(Rows from a 3D modeling dataset)
┌──
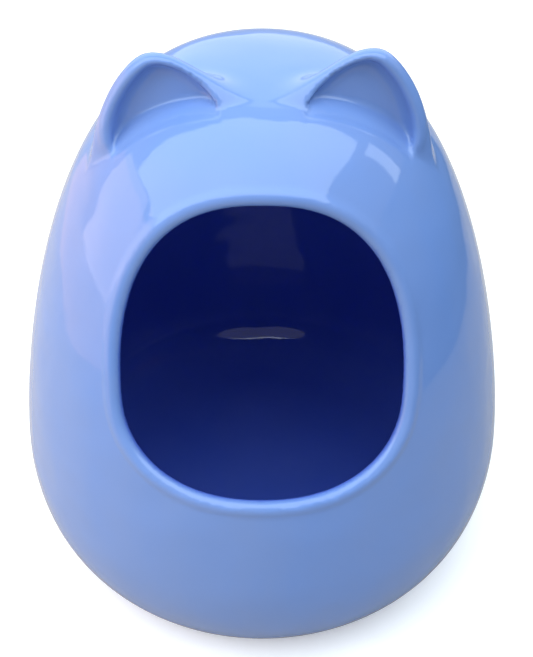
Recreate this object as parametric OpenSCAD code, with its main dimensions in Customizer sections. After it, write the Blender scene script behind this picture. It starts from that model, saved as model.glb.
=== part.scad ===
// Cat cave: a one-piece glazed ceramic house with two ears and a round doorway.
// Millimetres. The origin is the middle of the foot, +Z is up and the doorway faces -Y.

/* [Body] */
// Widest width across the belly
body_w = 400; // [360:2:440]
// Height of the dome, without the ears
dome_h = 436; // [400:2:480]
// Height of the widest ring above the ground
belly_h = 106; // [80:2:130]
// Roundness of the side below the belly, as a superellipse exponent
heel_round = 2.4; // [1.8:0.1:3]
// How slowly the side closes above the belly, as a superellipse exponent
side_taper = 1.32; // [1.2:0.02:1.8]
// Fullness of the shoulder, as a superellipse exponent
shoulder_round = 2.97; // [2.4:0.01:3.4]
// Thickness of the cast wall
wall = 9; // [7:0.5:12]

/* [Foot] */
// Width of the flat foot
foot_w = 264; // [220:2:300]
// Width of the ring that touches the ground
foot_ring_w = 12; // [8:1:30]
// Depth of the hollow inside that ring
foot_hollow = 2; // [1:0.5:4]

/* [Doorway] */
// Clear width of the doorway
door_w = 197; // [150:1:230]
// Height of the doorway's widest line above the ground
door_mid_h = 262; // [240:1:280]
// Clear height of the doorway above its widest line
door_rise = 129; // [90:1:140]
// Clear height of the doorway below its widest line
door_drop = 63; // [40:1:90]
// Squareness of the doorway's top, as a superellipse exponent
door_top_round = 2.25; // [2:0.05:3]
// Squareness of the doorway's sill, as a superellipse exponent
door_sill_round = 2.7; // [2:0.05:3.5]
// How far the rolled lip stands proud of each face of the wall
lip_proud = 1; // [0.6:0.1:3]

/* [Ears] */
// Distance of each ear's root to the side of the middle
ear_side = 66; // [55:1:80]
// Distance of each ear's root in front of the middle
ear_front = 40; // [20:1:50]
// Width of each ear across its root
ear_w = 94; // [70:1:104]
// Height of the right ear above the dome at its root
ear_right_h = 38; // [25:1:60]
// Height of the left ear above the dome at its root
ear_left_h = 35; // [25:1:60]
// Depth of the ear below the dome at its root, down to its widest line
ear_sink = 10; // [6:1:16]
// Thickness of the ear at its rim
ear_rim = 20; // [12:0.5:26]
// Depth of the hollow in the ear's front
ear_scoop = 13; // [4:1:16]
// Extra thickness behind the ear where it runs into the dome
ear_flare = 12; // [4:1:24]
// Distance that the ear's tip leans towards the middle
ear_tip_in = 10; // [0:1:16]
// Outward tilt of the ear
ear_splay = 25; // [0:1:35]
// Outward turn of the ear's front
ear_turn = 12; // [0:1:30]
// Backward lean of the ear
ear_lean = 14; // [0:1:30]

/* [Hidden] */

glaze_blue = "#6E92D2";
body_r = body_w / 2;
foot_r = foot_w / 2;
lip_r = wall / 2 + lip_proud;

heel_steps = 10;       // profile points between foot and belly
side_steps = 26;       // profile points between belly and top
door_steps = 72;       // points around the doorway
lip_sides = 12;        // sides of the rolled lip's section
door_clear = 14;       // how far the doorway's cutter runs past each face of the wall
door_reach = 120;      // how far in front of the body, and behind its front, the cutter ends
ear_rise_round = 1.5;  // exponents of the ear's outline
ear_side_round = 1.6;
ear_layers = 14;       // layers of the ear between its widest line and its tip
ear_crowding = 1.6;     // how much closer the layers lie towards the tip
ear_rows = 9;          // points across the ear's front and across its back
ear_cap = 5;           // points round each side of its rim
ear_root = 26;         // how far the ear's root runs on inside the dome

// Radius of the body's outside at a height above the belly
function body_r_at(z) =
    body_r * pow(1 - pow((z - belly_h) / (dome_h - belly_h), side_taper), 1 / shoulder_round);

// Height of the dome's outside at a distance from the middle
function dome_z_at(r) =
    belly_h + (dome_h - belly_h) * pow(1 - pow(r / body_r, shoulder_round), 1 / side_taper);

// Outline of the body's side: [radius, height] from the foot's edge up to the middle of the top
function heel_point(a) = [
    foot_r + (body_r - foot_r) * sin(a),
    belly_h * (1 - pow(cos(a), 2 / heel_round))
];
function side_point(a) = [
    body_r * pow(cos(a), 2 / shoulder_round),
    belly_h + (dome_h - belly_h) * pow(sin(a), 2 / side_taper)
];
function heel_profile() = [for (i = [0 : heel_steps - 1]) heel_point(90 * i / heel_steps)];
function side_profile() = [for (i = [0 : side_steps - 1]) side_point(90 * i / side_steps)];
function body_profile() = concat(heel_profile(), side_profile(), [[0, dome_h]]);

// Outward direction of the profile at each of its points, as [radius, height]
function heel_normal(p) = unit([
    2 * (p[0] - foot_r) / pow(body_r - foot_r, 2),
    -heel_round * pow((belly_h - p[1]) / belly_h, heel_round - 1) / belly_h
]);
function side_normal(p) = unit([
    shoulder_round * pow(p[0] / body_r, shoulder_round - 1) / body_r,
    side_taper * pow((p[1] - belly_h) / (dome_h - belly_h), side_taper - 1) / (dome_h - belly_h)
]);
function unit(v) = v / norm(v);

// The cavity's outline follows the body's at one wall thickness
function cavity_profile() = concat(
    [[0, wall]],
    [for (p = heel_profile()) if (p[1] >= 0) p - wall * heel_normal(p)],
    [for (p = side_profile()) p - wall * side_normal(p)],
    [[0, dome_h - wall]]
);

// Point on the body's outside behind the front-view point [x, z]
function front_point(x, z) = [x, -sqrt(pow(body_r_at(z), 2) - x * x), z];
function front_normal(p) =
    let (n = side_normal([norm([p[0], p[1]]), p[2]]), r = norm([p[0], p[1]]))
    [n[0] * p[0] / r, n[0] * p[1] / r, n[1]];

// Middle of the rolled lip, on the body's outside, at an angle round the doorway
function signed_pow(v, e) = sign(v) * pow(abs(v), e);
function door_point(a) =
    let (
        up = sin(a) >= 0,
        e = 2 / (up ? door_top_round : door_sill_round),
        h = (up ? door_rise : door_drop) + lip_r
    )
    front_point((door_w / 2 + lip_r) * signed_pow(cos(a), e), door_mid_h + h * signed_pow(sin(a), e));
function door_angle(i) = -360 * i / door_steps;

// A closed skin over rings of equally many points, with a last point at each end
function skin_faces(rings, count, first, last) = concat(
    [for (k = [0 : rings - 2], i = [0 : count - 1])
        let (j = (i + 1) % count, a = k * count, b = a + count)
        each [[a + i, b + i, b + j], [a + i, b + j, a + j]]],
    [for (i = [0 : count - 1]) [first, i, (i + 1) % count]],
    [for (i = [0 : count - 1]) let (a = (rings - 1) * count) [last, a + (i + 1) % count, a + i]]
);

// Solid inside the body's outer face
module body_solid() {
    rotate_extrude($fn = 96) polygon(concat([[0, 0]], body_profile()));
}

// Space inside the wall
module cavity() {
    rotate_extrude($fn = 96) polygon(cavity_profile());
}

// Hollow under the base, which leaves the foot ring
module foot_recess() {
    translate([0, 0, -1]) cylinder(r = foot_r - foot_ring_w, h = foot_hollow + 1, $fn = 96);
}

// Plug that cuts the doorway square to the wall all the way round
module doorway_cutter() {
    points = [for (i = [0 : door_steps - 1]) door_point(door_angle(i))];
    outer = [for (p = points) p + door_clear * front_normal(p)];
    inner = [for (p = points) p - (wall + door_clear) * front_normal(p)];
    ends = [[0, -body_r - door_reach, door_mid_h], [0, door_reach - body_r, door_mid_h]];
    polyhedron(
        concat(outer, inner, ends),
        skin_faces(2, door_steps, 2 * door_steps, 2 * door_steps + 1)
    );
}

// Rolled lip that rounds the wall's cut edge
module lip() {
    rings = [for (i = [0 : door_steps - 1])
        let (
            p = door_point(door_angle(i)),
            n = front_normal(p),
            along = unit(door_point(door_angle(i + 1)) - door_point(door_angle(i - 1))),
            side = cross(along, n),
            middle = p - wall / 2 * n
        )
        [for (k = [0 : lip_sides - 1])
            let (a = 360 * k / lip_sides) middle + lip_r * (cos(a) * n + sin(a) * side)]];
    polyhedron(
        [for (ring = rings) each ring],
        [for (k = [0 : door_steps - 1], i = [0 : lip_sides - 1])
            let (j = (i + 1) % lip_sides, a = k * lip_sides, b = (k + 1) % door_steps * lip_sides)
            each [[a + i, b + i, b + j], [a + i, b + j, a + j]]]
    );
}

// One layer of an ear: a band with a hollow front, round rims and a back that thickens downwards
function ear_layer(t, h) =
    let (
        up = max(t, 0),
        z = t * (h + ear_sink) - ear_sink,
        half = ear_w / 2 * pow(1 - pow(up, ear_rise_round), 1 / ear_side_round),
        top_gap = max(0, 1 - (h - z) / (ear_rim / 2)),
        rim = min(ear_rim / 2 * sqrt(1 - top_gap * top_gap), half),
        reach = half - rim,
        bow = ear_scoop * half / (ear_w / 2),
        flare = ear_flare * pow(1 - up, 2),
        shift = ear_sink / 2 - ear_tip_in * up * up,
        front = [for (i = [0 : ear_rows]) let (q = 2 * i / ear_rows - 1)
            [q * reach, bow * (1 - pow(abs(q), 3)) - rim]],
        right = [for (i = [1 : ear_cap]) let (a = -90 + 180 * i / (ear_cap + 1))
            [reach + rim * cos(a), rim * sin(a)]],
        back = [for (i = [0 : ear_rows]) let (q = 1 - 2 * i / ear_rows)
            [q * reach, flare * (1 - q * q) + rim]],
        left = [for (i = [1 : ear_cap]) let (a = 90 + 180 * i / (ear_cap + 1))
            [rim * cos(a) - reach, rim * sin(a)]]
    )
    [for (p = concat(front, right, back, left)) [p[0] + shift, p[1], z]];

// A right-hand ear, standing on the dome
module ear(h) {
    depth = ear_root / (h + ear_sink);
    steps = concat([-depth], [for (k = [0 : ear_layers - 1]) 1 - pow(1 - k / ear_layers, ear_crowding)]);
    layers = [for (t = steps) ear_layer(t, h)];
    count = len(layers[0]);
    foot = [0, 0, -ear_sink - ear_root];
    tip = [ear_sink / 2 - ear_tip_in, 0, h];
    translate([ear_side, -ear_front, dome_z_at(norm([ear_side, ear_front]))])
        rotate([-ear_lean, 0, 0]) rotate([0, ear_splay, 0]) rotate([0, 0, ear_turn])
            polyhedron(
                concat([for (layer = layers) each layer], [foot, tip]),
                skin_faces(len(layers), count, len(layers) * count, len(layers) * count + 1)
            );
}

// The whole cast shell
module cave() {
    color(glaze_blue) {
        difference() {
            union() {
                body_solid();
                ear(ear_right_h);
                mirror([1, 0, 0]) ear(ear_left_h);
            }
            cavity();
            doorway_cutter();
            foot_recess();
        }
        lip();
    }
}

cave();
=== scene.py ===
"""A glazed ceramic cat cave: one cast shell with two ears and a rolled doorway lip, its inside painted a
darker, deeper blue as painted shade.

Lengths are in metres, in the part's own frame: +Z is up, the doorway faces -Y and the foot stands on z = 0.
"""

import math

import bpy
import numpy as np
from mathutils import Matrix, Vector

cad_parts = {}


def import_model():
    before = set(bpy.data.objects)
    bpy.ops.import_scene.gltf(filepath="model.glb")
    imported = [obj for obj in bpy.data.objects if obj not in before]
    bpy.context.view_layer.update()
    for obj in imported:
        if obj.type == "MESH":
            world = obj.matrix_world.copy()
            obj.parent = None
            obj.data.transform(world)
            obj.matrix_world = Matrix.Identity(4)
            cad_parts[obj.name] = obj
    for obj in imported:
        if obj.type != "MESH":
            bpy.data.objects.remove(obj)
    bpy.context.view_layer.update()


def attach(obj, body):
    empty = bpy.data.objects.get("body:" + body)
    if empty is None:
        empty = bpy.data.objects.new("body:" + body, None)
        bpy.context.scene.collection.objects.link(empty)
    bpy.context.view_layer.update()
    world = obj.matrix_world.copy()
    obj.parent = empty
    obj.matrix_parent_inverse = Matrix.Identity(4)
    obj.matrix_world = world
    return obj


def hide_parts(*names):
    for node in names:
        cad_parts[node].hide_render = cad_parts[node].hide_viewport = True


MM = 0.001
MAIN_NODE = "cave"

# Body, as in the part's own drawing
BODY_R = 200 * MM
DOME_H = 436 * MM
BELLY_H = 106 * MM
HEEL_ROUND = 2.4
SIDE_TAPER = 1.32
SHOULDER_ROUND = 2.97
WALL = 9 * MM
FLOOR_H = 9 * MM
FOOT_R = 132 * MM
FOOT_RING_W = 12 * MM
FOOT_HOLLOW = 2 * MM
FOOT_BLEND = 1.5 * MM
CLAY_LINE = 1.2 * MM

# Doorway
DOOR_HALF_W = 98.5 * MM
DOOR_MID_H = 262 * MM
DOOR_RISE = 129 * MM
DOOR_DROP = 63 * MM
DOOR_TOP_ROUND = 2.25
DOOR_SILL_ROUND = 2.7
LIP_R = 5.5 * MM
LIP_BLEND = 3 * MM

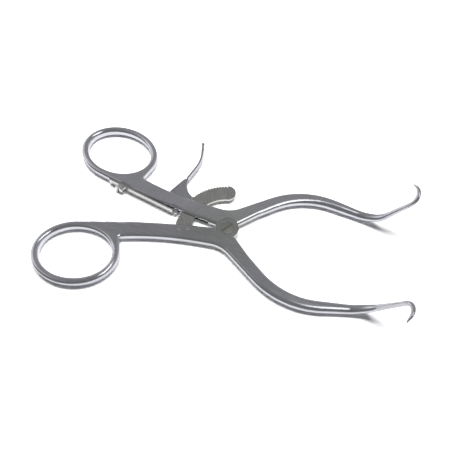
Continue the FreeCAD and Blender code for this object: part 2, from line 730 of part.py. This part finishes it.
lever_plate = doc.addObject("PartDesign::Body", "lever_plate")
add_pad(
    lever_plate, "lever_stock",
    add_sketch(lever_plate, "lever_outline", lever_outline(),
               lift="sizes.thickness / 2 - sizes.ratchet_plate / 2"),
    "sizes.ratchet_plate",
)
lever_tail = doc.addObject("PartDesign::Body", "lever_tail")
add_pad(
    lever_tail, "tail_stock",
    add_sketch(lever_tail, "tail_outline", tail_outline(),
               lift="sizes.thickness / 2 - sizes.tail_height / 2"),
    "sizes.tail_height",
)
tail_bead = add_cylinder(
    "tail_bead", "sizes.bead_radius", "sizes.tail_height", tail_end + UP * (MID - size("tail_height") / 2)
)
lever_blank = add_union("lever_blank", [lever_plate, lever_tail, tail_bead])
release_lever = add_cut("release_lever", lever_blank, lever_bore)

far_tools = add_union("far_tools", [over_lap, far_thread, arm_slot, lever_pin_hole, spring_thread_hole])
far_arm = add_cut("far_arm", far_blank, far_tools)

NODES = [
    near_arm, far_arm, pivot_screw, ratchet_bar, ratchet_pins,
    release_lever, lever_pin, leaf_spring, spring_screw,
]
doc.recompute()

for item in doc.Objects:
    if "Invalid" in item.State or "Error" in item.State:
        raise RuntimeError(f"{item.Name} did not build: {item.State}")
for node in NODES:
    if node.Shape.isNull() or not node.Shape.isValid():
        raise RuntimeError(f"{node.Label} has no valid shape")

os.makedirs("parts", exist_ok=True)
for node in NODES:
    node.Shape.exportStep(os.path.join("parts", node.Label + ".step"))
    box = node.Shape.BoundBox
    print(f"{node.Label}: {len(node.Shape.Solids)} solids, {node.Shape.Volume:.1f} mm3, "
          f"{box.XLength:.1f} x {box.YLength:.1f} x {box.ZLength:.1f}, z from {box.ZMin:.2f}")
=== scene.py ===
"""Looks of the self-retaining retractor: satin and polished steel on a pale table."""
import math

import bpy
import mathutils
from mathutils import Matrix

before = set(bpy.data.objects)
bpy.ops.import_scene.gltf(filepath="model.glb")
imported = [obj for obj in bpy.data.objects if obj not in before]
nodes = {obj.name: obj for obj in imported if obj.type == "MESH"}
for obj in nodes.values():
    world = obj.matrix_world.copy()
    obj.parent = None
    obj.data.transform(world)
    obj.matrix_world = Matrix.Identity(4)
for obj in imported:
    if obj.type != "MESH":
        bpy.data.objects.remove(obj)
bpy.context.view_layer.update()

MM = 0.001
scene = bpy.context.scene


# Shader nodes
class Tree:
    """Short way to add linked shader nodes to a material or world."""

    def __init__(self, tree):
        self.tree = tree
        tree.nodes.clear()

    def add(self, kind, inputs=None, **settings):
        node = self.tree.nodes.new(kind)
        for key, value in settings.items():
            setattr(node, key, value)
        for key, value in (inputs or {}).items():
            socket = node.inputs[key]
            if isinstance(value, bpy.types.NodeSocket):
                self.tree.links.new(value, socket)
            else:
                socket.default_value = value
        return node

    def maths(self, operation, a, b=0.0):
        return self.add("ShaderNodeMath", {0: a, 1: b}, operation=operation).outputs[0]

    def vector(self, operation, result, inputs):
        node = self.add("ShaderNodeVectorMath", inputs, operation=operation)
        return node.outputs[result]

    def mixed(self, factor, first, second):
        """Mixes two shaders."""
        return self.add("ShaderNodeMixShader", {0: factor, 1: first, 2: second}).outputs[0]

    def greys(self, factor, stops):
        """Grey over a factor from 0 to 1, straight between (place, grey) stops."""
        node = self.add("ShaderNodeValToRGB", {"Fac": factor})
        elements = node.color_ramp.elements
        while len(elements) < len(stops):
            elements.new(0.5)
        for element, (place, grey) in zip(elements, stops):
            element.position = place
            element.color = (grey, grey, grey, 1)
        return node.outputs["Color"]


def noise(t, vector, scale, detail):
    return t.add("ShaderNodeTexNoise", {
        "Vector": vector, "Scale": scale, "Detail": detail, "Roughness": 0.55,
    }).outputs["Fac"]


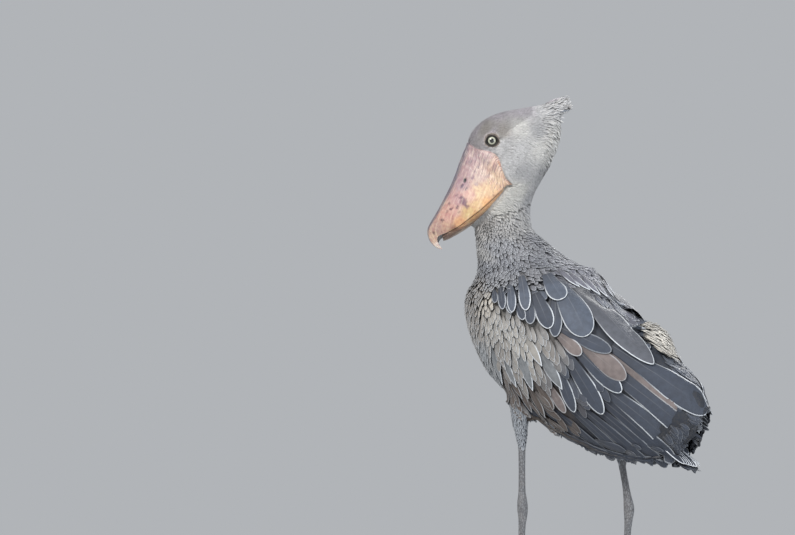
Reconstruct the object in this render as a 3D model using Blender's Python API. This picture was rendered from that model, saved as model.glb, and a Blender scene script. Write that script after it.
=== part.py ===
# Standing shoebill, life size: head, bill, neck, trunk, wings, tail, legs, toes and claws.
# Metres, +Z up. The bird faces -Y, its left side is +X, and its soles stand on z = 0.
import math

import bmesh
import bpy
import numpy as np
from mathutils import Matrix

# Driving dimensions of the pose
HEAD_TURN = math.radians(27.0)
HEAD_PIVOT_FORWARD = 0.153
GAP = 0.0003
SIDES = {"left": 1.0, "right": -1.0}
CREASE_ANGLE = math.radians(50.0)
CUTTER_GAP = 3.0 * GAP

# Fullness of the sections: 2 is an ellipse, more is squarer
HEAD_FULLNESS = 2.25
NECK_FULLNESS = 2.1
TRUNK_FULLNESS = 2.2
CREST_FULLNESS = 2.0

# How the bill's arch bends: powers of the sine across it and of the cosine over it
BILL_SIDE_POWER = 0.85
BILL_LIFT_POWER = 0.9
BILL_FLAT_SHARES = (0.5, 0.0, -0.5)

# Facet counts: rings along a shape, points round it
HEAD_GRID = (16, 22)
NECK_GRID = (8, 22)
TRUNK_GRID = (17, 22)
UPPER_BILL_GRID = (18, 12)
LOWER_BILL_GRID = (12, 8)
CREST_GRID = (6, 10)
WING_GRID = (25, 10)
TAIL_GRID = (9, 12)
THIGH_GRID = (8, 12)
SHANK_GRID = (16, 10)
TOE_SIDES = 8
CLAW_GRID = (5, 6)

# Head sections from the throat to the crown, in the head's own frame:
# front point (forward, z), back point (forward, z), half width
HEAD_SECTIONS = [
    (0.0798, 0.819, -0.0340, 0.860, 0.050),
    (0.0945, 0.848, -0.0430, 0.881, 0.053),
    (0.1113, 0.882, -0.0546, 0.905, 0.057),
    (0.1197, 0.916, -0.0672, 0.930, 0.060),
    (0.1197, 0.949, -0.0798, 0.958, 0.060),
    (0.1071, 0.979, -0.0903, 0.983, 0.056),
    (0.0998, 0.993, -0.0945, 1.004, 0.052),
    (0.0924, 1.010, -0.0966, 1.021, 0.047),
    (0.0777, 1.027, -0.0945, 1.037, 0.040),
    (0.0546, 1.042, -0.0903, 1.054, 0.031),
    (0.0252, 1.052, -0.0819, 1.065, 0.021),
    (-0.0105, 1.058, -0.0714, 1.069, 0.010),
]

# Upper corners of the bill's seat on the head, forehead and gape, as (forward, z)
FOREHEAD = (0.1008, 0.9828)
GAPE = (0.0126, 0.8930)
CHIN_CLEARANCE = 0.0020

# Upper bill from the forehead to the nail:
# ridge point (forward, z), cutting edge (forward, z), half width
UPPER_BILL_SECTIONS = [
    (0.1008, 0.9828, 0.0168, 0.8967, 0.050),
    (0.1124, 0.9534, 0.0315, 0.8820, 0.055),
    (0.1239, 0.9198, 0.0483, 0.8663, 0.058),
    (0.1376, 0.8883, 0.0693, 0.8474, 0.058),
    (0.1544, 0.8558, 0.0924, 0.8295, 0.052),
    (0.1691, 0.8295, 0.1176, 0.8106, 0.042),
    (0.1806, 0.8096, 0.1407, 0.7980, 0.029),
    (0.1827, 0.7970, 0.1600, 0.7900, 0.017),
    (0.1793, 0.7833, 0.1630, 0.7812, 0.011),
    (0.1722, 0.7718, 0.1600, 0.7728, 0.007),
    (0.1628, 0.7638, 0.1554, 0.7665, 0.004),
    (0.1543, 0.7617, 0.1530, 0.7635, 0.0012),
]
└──
### WHAT IS BEING ASKED
Above are the records; from them, give again exactly the lines from the one containing "arm_slot, lever_pin_hole, spring_thread_hole])" to the one containing "tree.nodes.clear()", both lines included, and nothing more.

### RESULT FOR THIS TASK
far_tools = add_union("far_tools", [over_lap, far_thread, arm_slot, lever_pin_hole, spring_thread_hole])
far_arm = add_cut("far_arm", far_blank, far_tools)

NODES = [
    near_arm, far_arm, pivot_screw, ratchet_bar, ratchet_pins,
    release_lever, lever_pin, leaf_spring, spring_screw,
]
doc.recompute()

for item in doc.Objects:
    if "Invalid" in item.State or "Error" in item.State:
        raise RuntimeError(f"{item.Name} did not build: {item.State}")
for node in NODES:
    if node.Shape.isNull() or not node.Shape.isValid():
        raise RuntimeError(f"{node.Label} has no valid shape")

os.makedirs("parts", exist_ok=True)
for node in NODES:
    node.Shape.exportStep(os.path.join("parts", node.Label + ".step"))
    box = node.Shape.BoundBox
    print(f"{node.Label}: {len(node.Shape.Solids)} solids, {node.Shape.Volume:.1f} mm3, "
          f"{box.XLength:.1f} x {box.YLength:.1f} x {box.ZLength:.1f}, z from {box.ZMin:.2f}")
=== scene.py ===
"""Looks of the self-retaining retractor: satin and polished steel on a pale table."""
import math

import bpy
import mathutils
from mathutils import Matrix

before = set(bpy.data.objects)
bpy.ops.import_scene.gltf(filepath="model.glb")
imported = [obj for obj in bpy.data.objects if obj not in before]
nodes = {obj.name: obj for obj in imported if obj.type == "MESH"}
for obj in nodes.values():
    world = obj.matrix_world.copy()
    obj.parent = None
    obj.data.transform(world)
    obj.matrix_world = Matrix.Identity(4)
for obj in imported:
    if obj.type != "MESH":
        bpy.data.objects.remove(obj)
bpy.context.view_layer.update()

MM = 0.001
scene = bpy.context.scene


# Shader nodes
class Tree:
    """Short way to add linked shader nodes to a material or world."""

    def __init__(self, tree):
        self.tree = tree
        tree.nodes.clear()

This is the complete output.